A recovery and rehabilitation symposium will bring military injury and recovery experts together to discuss various aspects of the subject, including the long-term needs of those affected by military service, at the University of Sheffield’s Diamond Building on Monday, July 22 and Tuesday, July 23.
There will also be an employment forum at the City Hall on Tuesday, July 23 and Wednesday, July 24 where former service personnel can discuss getting back into work.
And on Thursday, July 25 Devonshire Green will be transformed into a military village with tanks on display and a chance for youngsters to explore what people experience in the forces.
A celebration of how art can aid recovery will see performances of the West End show Soldier On at the Oval Hall, City Hall, from award-winning theatre company The Soldier’s Art Academy CIC on Tuesday, July 23 and Wednesday, July 24.
Continuing the art theme, exhibition Art in the Aftermath will showcase the work of former servicemen suffering from mental and physical health issues, including local artists Dougie Adams and Stewart Hill, hosted by charity Style for Soldiers and with support from its ambassadors, actor Charles Dance and British model David Gandy in the Winter Garden.
International children’s charity Never Such Innocence is running an arts competition combining poetry, art, song and speech to engage competitors’ families and young people from across Sheffield to play a creative part in the trials.
The project is open to all young people aged nine to 18 and winning works will be showcased across the city.
Throughout the week the Royal British Legion will host the Poppy Quest; a family-friendly exploration of Sheffield’s history across the city taking in Weston Park, and Sheffield Cathedral.
Antony Baines, director of operations at the Royal British Legion and Invictus UK Board Member, said: “Behind every Team UK member, there are friends, families and carers who have helped get them to the start line.
“A life-changing injury or illness has a huge impact on both the individual and those around them. The wider programme will complement the sports at the Invictus UK Trials and engage those loved ones in other activities alongside the local community who we have had so much support from and are keen to involve.”

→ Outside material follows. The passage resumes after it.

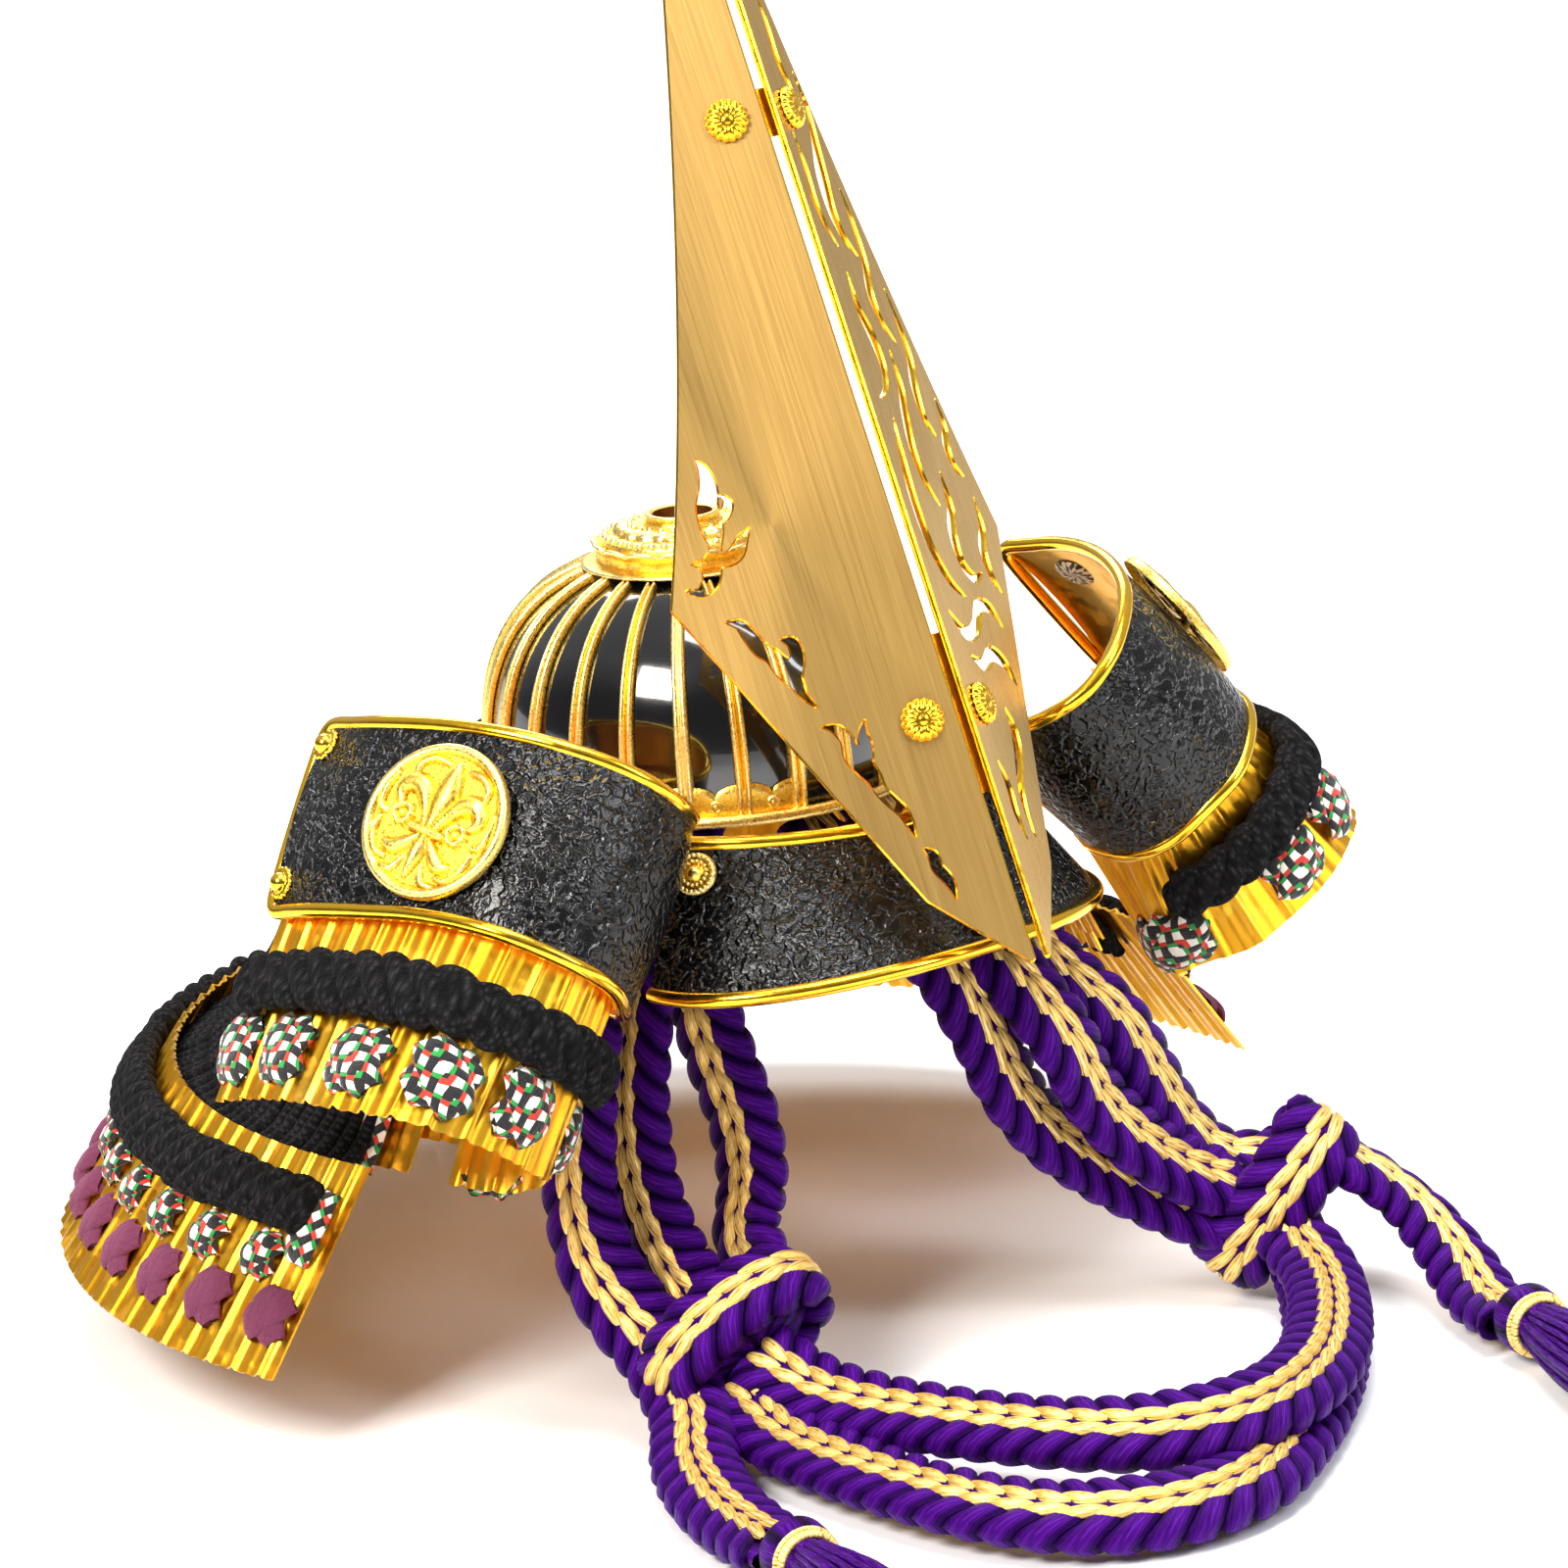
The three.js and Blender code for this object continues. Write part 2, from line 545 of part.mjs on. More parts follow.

Rear Admiral Jim Macleod, head of Invictus UK, said: “Invictus UK is supported by a number of partners all helping Team UK competitors to reach their potential. With the support of BAE Systems, the Armed Forces Covenant Fund Trust and others, the 475 Veterans and serving personnel registered to compete at the trials have been offered the opportunity to take a big step forward in their recovery journeys.
“We are delighted to be working with organisations which share our values in providing the best possible experience for our wounded.”
Coun Mary Lea, cabinet member for culture, parks and leisure, said: “Sheffield is the very first city to host the Invictus UK Trials, and this goes to show just how fantastic Sheffield is.
“With world class facilities, and a wealth of central venues, there is no better place to host such an extraordinary event. We are an inclusive and diverse city, a city of sport with a rich military history and the perfect fit to represent the values of these important national championships.
“I look forward to welcoming competitors and their family and friends from across the UK and hope that they have a memorable experience in Sheffield.”